しかしながら、NFTの価値は様々な事情によって変動しうることから、サービスの提供者が二次流通過程における価値変動を予想して価格決定をすることは容易ではないと考えられ(※10)、このような見解が妥当であるかについては議論の余地があるものと思われます。

(※8)もっとも、同文献が発行されたのは、上記の橋爪教授の意見書が出される前であり、同記述の著者である斉藤創弁護士らは、所属する事務所のHPにおける2022年11月4日付けの「ブロックチェーンゲームと暗号資産法、賭博罪、景表法」と題する記事において、実務的には「NFTのランダム型販売に関するガイドライン」に従ったランダム型販売を行うことは許容される旨の意見を表明しています。
(※9)その他、ブロックチェーンコンテンツ協会「ブロックチェーンコンテンツ協会ガイドライン 第2版」(2020 年 12 月 25 日)や長瀬威志ほか「NFTと法律関係(第4回・完) NFTとブロックチェーンゲーム」NBL1211号54頁(2022)も、ガチャの仕組みを有するNFT販売サービスは賭博罪に該当する可能性が高いと指摘しております。

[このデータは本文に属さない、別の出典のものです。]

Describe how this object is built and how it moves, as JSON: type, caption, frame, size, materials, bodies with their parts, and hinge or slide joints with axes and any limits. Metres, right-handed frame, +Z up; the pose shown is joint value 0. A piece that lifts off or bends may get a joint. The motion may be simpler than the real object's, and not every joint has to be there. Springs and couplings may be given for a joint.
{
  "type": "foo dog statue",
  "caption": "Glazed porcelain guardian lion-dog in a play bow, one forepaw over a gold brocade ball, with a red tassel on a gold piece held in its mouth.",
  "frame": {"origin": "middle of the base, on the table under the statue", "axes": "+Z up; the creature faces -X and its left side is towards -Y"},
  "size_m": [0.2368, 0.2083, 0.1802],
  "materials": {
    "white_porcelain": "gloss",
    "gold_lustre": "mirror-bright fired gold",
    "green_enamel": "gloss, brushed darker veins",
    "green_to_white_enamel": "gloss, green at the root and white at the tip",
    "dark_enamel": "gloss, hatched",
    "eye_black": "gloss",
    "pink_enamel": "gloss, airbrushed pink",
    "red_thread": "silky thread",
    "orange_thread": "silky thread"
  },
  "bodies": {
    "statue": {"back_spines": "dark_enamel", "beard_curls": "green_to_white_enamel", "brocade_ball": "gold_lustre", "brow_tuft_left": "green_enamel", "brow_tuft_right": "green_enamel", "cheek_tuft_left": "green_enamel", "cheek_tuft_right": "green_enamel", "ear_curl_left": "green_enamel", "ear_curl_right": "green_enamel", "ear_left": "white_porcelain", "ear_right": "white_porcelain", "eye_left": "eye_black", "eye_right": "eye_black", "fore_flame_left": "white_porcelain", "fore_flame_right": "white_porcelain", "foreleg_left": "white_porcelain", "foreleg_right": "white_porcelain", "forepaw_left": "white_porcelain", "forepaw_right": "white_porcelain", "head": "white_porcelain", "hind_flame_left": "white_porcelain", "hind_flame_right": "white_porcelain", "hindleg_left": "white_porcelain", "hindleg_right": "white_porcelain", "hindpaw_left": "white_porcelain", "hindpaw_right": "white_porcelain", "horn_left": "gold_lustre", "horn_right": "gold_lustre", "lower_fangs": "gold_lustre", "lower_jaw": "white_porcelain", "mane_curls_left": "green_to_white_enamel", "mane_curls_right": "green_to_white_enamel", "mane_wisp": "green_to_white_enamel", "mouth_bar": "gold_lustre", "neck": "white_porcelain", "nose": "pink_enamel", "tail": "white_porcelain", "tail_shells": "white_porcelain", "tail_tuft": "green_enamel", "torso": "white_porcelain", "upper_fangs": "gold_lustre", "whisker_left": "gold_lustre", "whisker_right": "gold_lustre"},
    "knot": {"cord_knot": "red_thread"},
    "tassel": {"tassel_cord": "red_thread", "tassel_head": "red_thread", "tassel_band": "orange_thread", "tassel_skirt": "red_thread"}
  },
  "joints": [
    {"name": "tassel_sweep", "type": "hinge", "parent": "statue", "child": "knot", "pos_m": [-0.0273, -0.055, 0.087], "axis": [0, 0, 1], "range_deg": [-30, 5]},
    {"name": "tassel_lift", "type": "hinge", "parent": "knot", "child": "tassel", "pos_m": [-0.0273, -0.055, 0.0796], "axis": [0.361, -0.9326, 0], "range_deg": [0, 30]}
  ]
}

(※10)上記平尾覚意見書4頁、一般社団法人ブロックチェーン推進協会ほか「NFT のランダム型販売に関するガイドライン」7頁(2022年10月12日)

3. 実務上の対応

以上のとおり、NFTのランダム型販売における賭博罪の成否については様々な見解があり得るところですが、近時において成立否定説①が有力に唱えられていることからすれば、ランダム型販売の仕組みによっては賭博関連罪が成立しないと解する余地は十分にあり得るものと考えられます。

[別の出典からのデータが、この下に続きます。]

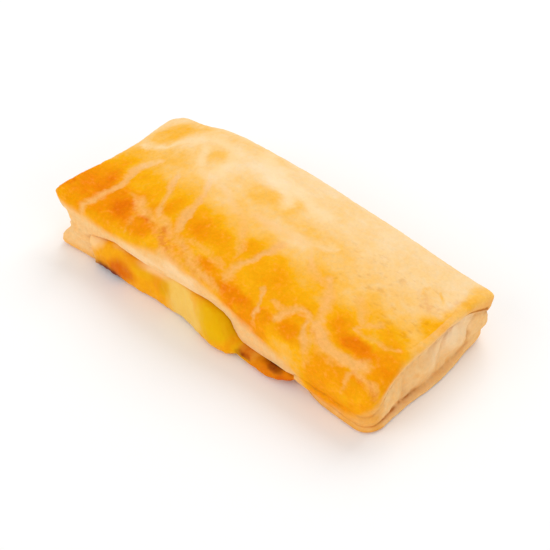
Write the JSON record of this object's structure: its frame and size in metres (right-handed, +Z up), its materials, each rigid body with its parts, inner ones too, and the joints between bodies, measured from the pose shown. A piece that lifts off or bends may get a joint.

もっとも、上記のとおり、成立否定説①のうち、NFTの販売者が提供するNFTの価値は販売者が設定した販売価格を基準とすべきという点については議論があるところです。また、同見解に立ったとしても、場合によっては販売者と購入者の間に財産上の利益の「得喪を争う」関係が生じ、賭博罪が成立する場合があるとされています。そこで、実務上の対応としては、弁護士等の専門家に相談するなどにより、可能な限りリスクを低減していくことが重要であると考えられます。